(Data records)
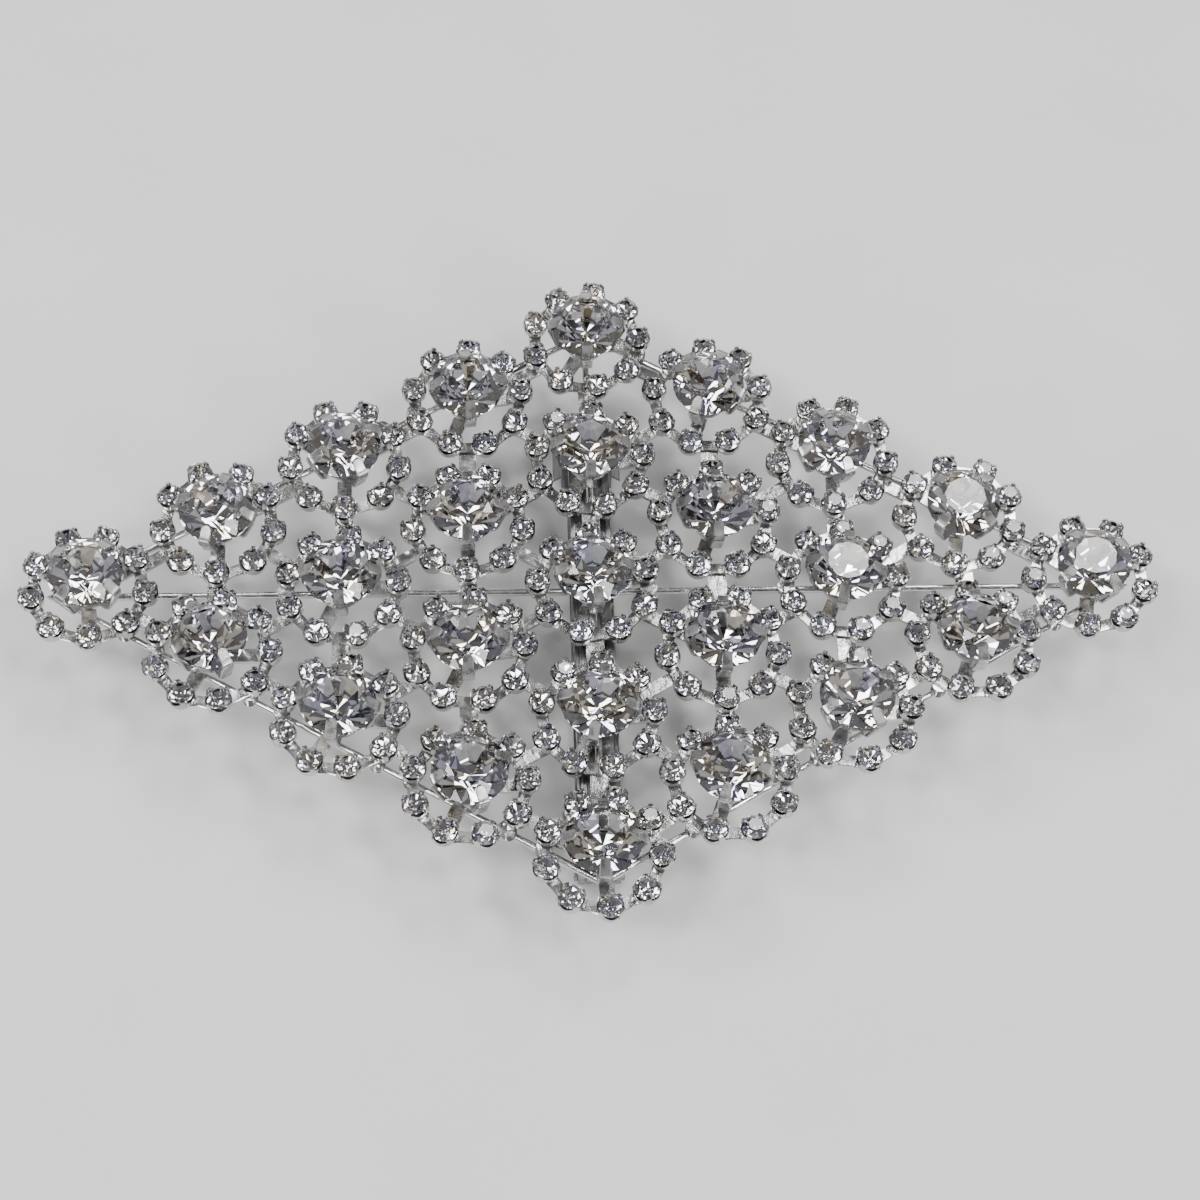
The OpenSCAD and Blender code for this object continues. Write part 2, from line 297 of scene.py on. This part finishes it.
class Nodes:
    """A short way to build one material's node tree."""

    def __init__(self, name):
        self.material = bpy.data.materials.new(name)
        self.material.use_nodes = True
        self.tree = self.material.node_tree
        self.shader = self.tree.nodes["Principled BSDF"]
        self.coords = self.tree.nodes.new("ShaderNodeTexCoord").outputs["Object"]

    def set(self, **values):
        for key, value in values.items():
            self.shader.inputs[key.replace("_", " ")].default_value = value

    def link(self, source, socket):
        self.tree.links.new(source, self.shader.inputs[socket])

    def noise(self, feature_mm, detail=3.0, stretch=(1, 1, 1)):
        """Noise whose blotches are about feature_mm across."""
        mapping = self.tree.nodes.new("ShaderNodeMapping")
        mapping.inputs["Scale"].default_value = stretch
        self.tree.links.new(self.coords, mapping.inputs["Vector"])
        node = self.tree.nodes.new("ShaderNodeTexNoise")
        node.inputs["Scale"].default_value = 1 / (feature_mm * MM)
        node.inputs["Detail"].default_value = detail
        self.tree.links.new(mapping.outputs["Vector"], node.inputs["Vector"])
        return node.outputs["Fac"]

    def ramp(self, source, stops):
        """Colours by value: stops are (position, colour)."""
        node = self.tree.nodes.new("ShaderNodeValToRGB")
        elements = node.color_ramp.elements
        while len(elements) < len(stops):
            elements.new(0.5)
        for element, (position, colour) in zip(elements, stops):
            element.position = position
            element.color = (*colour, 1)
        self.tree.links.new(source, node.inputs["Fac"])
        return node.outputs["Color"]

    def spread(self, source, low, high):
        """The middle of a noise's range mapped to low..high."""
        node = self.tree.nodes.new("ShaderNodeMapRange")
        node.inputs["From Min"].default_value = 0.3
        node.inputs["From Max"].default_value = 0.7
        node.inputs["To Min"].default_value = low
        node.inputs["To Max"].default_value = high
        self.tree.links.new(source, node.inputs["Value"])
        return node.outputs["Result"]

    def bump(self, source, depth_mm, strength):
        node = self.tree.nodes.new("ShaderNodeBump")
        node.inputs["Distance"].default_value = depth_mm * MM
        node.inputs["Strength"].default_value = strength
        self.tree.links.new(source, node.inputs["Height"])
        self.link(node.outputs["Normal"], "Normal")


def silver_plate(name, light, dark, rough, grain_mm, depth_mm):
    """Bright plated metal with darker patches, uneven gloss between the two rough values and fine dents."""
    n = Nodes(name)
    n.set(Metallic=1.0)
    n.link(n.ramp(n.noise(3.0), [(0.3, dark), (0.55, light)]), "Base Color")
    n.link(n.spread(n.noise(1.2, 4.0), *rough), "Roughness")
    n.bump(n.noise(grain_mm, 4.0), depth_mm, 0.6)
    return n.material


def brushed_strip(name, light, dark, rough):
    """Nickel-plated strip with brush lines along Y."""
    n = Nodes(name)
    n.set(Metallic=1.0)
    lines = n.noise(0.25, 4.0, (1, 0.03, 1))
    n.link(n.ramp(lines, [(0.3, dark), (0.7, light)]), "Base Color")
    n.link(n.spread(lines, *rough), "Roughness")
    n.bump(lines, 0.01, 0.4)
    return n.material


def crystal(name):
    """Clear cut glass, very slightly warm in places and cool in others: a painted tint that stands in for the
    coloured glints of dispersion.
    """
    n = Nodes(name)
    n.set(Transmission_Weight=1.0, IOR=1.56, Roughness=0.0)
    n.link(n.ramp(n.noise(9.0, 1.0), [(0.35, (0.93, 0.95, 1.0)), (0.6, (1.0, 0.985, 0.95))]), "Base Color")
    return n.material


def foil(name, light, dark):
    """Mirror foil behind a stone, slightly clouded."""
    n = Nodes(name)
    n.set(Metallic=1.0, Roughness=0.02)
    n.link(n.ramp(n.noise(1.6, 2.0), [(0.35, dark), (0.6, light)]), "Base Color")
    return n.material


def floor_paint():
    """Pale matt paper with a faint mottle."""
    n = Nodes("pale_paper")
    n.link(n.ramp(n.noise(30.0, 5.0), [(0.3, (0.74, 0.74, 0.735)), (0.7, (0.78, 0.78, 0.775))]), "Base Color")
    n.set(Roughness=0.9)
    n.bump(n.noise(0.6, 3.0), 0.02, 0.3)
    return n.material


CUP_SILVER = silver_plate("cup_silver", (0.62, 0.62, 0.61), (0.34, 0.335, 0.33), (0.1, 0.26), 0.35, 0.015)
CLAW_SILVER = silver_plate("claw_silver", (0.5, 0.495, 0.49), (0.32, 0.315, 0.31), (0.2, 0.38), 0.3, 0.015)
WIRE_SILVER = silver_plate("wire_silver", (0.68, 0.68, 0.67), (0.4, 0.395, 0.39), (0.08, 0.2), 0.5, 0.02)
SOLDER = silver_plate("solder_silver", (0.66, 0.66, 0.65), (0.38, 0.375, 0.37), (0.12, 0.3), 0.6, 0.04)
# Silver foil is the stones' own backing; the violet and amber foils paint coloured glints in place of
# dispersion.
STONE = [crystal("clear_crystal"), foil("silver_foil", (0.93, 0.93, 0.93), (0.78, 0.78, 0.8)),
         foil("violet_painted_glint_foil", (0.84, 0.81, 0.93), (0.68, 0.66, 0.76)),
         foil("amber_painted_glint_foil", (0.96, 0.89, 0.78), (0.8, 0.73, 0.64))]
STRIP_STEEL = brushed_strip("strip_steel", (0.4, 0.4, 0.4), (0.24, 0.24, 0.245), (0.2, 0.36))
SPRING_STEEL = brushed_strip("spring_steel", (0.34, 0.34, 0.35), (0.2, 0.2, 0.21), (0.24, 0.4))


# ---------------------------------------------------------------- pieces

def cup_shape():
    """A stamped cup with a scalloped wall and four claws folded over the stone."""
    scallop = 0.22
    wall = [(0, 0.02), (1.16, 0.02, 0), (1.32, 0.12, 0), (1.39, 0.5, 0.2), (1.43, 0.95, 0.7), (1.44, 1.16, 1),
            (1.41, 1.2, 1), (1.38, 1.16, 1), (1.36, 0.9, 0.6), (1.24, 0.45, 0), (0, 0.42)]
    cup = lathe(wall, 28, lambda angle: scallop * math.cos(CLAWS * angle))
    bend = [(1.39, 0.6), (1.455, 1.0), (1.475, 1.4), (1.46, 1.68), (1.35, 1.87), (1.18, 2.0), (1.0, 2.12)]
    path = smooth_path(side_points(bend), 3)
    claw = strip(path, rounded_widths(len(path), 0.66, 0.42, 0.35), 0.14, 0.045)
    for k in range(CLAWS):
        cup.add(claw, z_turn(k * 2 * math.pi / CLAWS))
    return cup


def link_shape(length):
    """A flat link between two cups, waisted in the middle."""
    middle_z = 0.2
    path = side_points([(length * (t - 0.5), middle_z) for t in (0, 0.25, 0.5, 0.75, 1)])
    return strip(path, [1.5, 1.34, 1.28, 1.34, 1.5], 0.26, 0.07)


def claw_setting():
    """A round base and four claws that rise outside the girdle and fold over the crown."""
    base = [(0, 0.03), (2.1, 0.03, 0), (2.26, 0.1, 0), (2.3, 0.22, 0),
            (2.24, 0.33, 0), (2.1, 0.38, 0), (0, 0.38)]
    setting = lathe(base, 32)
    bend = [(1.6, 0.21), (2.7, 0.21), (3.14, 0.4), (3.36, 0.95), (3.7, 2.1), (4.05, 3.3),
            (4.26, 3.95), (4.3, 4.38), (4.17, 4.63), (3.86, 4.83), (3.3, 5.27), (2.78, 5.68)]
    path = smooth_path(side_points(bend), 4)
    claw = strip(path, rounded_widths(len(path), 1.45, 1.1, 0.06), 0.3, 0.08)
    for k in range(CLAWS):
        setting.add(claw, z_turn(k * 2 * math.pi / CLAWS))
    return setting


CENTRE_STONE = brilliant(sides=10, girdle_r=4.04, table_r=2.25, girdle_z=(4.2, 4.42), table_z=5.88,
                         culet_z=0.72, star_share=0.5, main_share=0.72)
SMALL_STONE = brilliant(sides=8, girdle_r=1.345, table_r=0.73, girdle_z=(1.46, 1.56), table_z=2.25,
                        culet_z=0.52, star_share=0.5, main_share=0.7)
CUP = cup_shape()
SETTING = claw_setting()


def about(z, lean):
    """The lean taken about a point on the axis at height z."""
    return Matrix.Translation((0, 0, z)) @ lean @ Matrix.Translation((0, 0, -z))


def build_row(i):
    """One row of flowers: a piece for each ring, and one each for settings, centre and small stones."""
    settings, stones, small = Shape(), Shape(), Shape()
    for j in range(GRID):
        place = flower_frame(i, j)
        ring_node = f"ring_{letter(i)}{j + 1}"
        ring_turn = turn_of(ring_node, place, RING_CUPS, FLOWER_R - 0.3, FLOWER_R + 0.1)
        claw_turn = turn_of(f"setting_row_{letter(i)}", place, CLAWS, *CLAW_BAND)
        settings.add(SETTING, place @ z_turn(claw_turn))
        stone_lean = about(STONE_PIVOT, small_tilt(STONE_LEAN))
        stones.add(CENTRE_STONE, place @ stone_lean @ z_turn(rng.uniform(0, 2 * math.pi)))
        ring = Shape()
        angles = []
        for k in range(RING_CUPS):
            error = math.radians(rng.uniform(-CUP_STEP, CUP_STEP))
            angles.append(ring_turn + 2 * math.pi * k / RING_CUPS + error)
        for k, angle in enumerate(angles):
            cup_place = place @ z_turn(angle) @ Matrix.Translation((RING_R - rng.uniform(*CUP_INSET), 0, 0))
            lean = about(CUP_PIVOT, small_tilt(CUP_LEAN))
            claws_turn = math.pi / CLAWS + math.radians(rng.uniform(-CUP_TURN, CUP_TURN))
            ring.add(CUP, cup_place @ lean @ z_turn(claws_turn))
            stone_lean = about(SMALL_STONE_PIVOT, small_tilt(SMALL_STONE_LEAN))
            small.add(SMALL_STONE, cup_place @ lean @ stone_lean @ z_turn(rng.uniform(0, math.pi)))
            step = (angles[(k + 1) % RING_CUPS] - angle) % (2 * math.pi)
            middle = z_turn(angle + step / 2) @ Matrix.Translation((RING_R * math.cos(step / 2), 0, 0))
            length = 2 * RING_R * math.sin(step / 2) - 2 * LINK_END
            ring.add(link_shape(length), place @ middle @ z_turn(math.pi / 2))
        install(make_object(f"cup_ring_{letter(i)}{j + 1}", ring, [CUP_SILVER], 35), "cup_chain", ring_node)
    row = f"row_{letter(i)}"
    install(make_object(f"claw_settings_{row}", settings, [CLAW_SILVER], 35), "claw_metal", f"setting_{row}")
    install(make_object(f"cut_stones_{row}", stones, STONE), "crystal", f"stone_{row}")
    install(make_object(f"cut_small_stones_{row}", small, STONE), "small_crystal", f"small_stones_{row}")


def finish_cad(node, material, bevel_mm):
    """A CAD part that keeps its shape gets its material and broken edges."""
    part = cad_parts[node]
    part.data.materials.clear()
    part.data.materials.append(material)
    weld = part.modifiers.new("weld", "WELD")
    weld.merge_threshold = 1e-6
    bevel = part.modifiers.new("edges", "BEVEL")
    bevel.width = bevel_mm * MM
    bevel.segments = 2
    bevel.limit_method = "ANGLE"
    bevel.angle_limit = math.radians(35)
    normals = part.modifiers.new("normals", "WEIGHTED_NORMAL")
    normals.keep_sharp = True


for row_number in range(GRID):
    build_row(row_number)
for wire in ("rim_wire_upper_left", "rim_wire_upper_right", "rim_wire_lower_left", "rim_wire_lower_right",
             "long_wire", "short_wire"):
    finish_cad(wire, WIRE_SILVER, 0.1)
finish_cad("solder_links", SOLDER, 0.12)
finish_cad("barrette_base", STRIP_STEEL, 0.1)
finish_cad("clasp_arm", STRIP_STEEL, 0.12)
finish_cad("hinge_pin", STRIP_STEEL, 0.1)
for spring in ("bow_spring", "catch_leaf_left", "catch_leaf_right"):
    finish_cad(spring, SPRING_STEEL, 0.06)


# ---------------------------------------------------------------- stage, light and camera

def softbox(name, azimuth, elevation, size, power, shape="SQUARE"):
    """A lamp that faces the clip from a direction in degrees; azimuth 0 is behind the clip, at +Y."""
    a, e = math.radians(azimuth), math.radians(elevation)
    lamp = bpy.data.lights.new(name, "AREA")
    lamp.shape = shape
    lamp.size = size
    lamp.energy = power
    holder = bpy.data.objects.new(name, lamp)
    place = Vector((math.sin(a) * math.cos(e), math.cos(a) * math.cos(e), math.sin(e))) * LAMP_DISTANCE
    holder.location = place
    holder.rotation_euler = place.to_track_quat("Z", "Y").to_euler()
    bpy.context.scene.collection.objects.link(holder)


def make_floor():
    """A round sheet of paper under the clip."""
    mesh = bpy.data.meshes.new("floor")
    sides = 120
    turns = [2 * math.pi * k / sides for k in range(sides)]
    mesh.from_pydata([(FLOOR_R * math.cos(a), FLOOR_R * math.sin(a), 0) for a in turns], [], [range(sides)])
    mesh.materials.append(floor_paint())
    floor = bpy.data.objects.new("floor", mesh)
    bpy.context.scene.collection.objects.link(floor)


def make_camera():
    """A camera above the near side, turned a few degrees about its own axis."""
    azimuth, elevation, roll = math.radians(-5.7), math.radians(62.3), math.radians(4.4)
    distance = 250 * MM
    target = Vector((0.7, -1.5, NET_Z)) * MM
    back = Vector((math.sin(azimuth) * math.cos(elevation), -math.cos(azimuth) * math.cos(elevation),
                   math.sin(elevation)))
    right = (-back).cross(Vector((0, 0, 1))).normalized()
    up = right.cross(-back)
    x_axis = right * math.cos(roll) + up * math.sin(roll)
    y_axis = up * math.cos(roll) - right * math.sin(roll)
    camera = bpy.data.objects.new("camera", bpy.data.cameras.new("camera"))
    camera.data.lens = 68.6
    camera.data.sensor_width = 36
    camera.data.clip_start = 0.01
    camera.matrix_world = Matrix.Translation(target + back * distance) @ Matrix(
        (x_axis, y_axis, back)).transposed().to_4x4()
    bpy.context.scene.collection.objects.link(camera)
    bpy.context.scene.camera = camera


def make_world():
    """A studio that is pale near the horizon and dim overhead."""
    stops = ((0.1, 0.5), (0.42, 0.15))
    world = bpy.data.worlds.new("studio")
    world.use_nodes = True
    nodes, links = world.node_tree.nodes, world.node_tree.links
    direction = nodes.new("ShaderNodeTexCoord").outputs["Generated"]
    split = nodes.new("ShaderNodeSeparateXYZ")
    ramp = nodes.new("ShaderNodeValToRGB")
    for element, (height, grey) in zip(ramp.color_ramp.elements, stops):
        element.position = height
        element.color = (grey, grey, grey * 1.02, 1)
    links.new(direction, split.inputs[0])
    links.new(split.outputs["Z"], ramp.inputs["Fac"])
    links.new(ramp.outputs["Color"], nodes["Background"].inputs["Color"])
    bpy.context.scene.world = world


make_floor()
make_camera()
make_world()
softbox("overhead", 180, 86, 0.5, 0.25)
softbox("high_left", -115, 60, 0.2, 2.8)
softbox("high_right", 105, 64, 0.18, 2.4)
softbox("left", -80, 42, 0.2, 2.6)
softbox("right", 85, 38, 0.17, 2)
softbox("front", 140, 34, 0.2, 2.2)
softbox("front_left", -150, 30, 0.18, 1.4)
softbox("table_flash", 30.5, 61, 0.19, 1.5, "DISK")
softbox("flash_left", -25, 50, 0.11, 0.6, "DISK")
softbox("flash_back", -35, 72, 0.11, 0.6, "DISK")
softbox("glint_left", -130, 62, 0.05, 0.5, "DISK")
softbox("glint_right", 120, 58, 0.05, 0.5, "DISK")
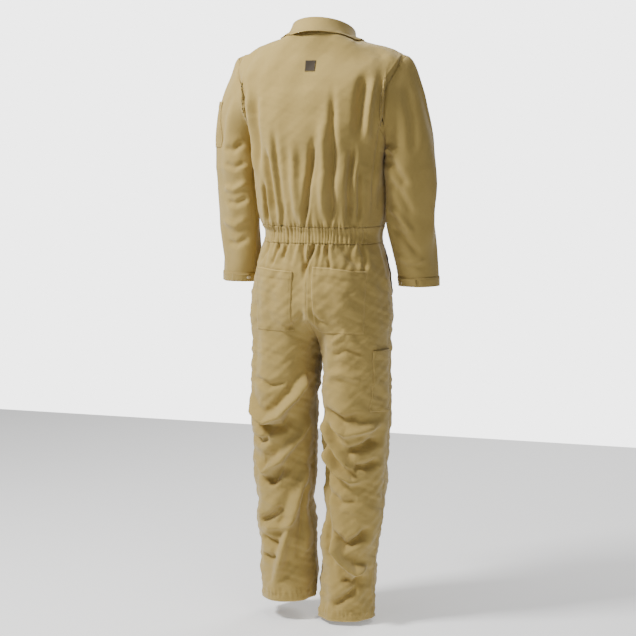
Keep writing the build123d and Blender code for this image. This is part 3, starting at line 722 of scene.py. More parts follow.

• [Task to complete]:
Each line from the top of the material above through the line with "self.tree.links.new(source, self.shader.inputs[socket])" must be echoed exactly, and no other line.

• [Solved exercise]:
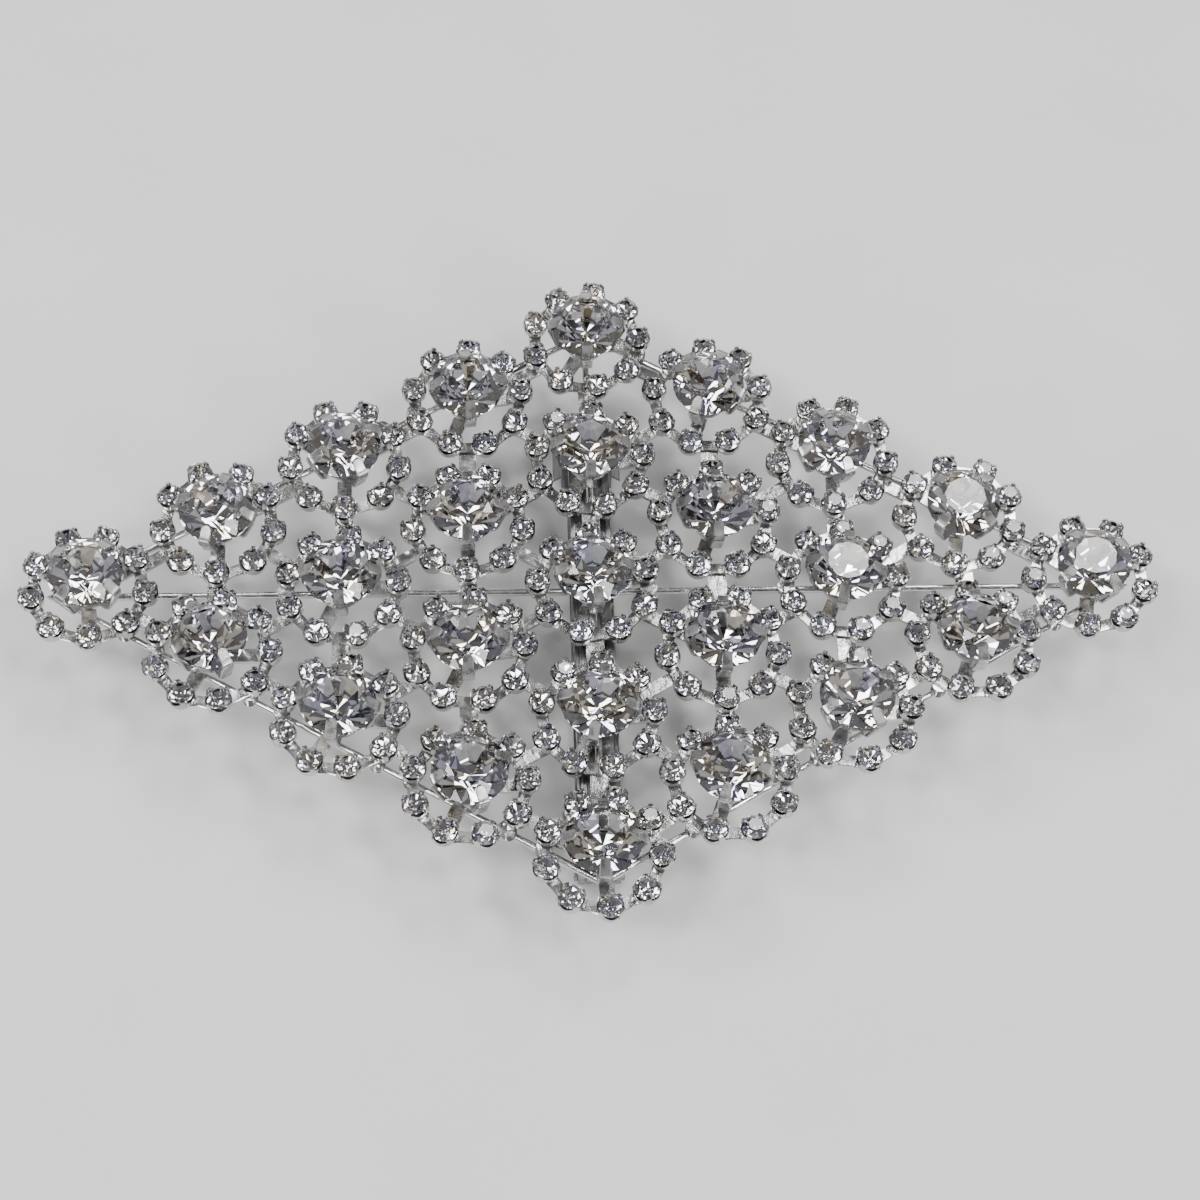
The OpenSCAD and Blender code for this object continues. Write part 2, from line 297 of scene.py on. This part finishes it.
class Nodes:
    """A short way to build one material's node tree."""

    def __init__(self, name):
        self.material = bpy.data.materials.new(name)
        self.material.use_nodes = True
        self.tree = self.material.node_tree
        self.shader = self.tree.nodes["Principled BSDF"]
        self.coords = self.tree.nodes.new("ShaderNodeTexCoord").outputs["Object"]

    def set(self, **values):
        for key, value in values.items():
            self.shader.inputs[key.replace("_", " ")].default_value = value

    def link(self, source, socket):
        self.tree.links.new(source, self.shader.inputs[socket])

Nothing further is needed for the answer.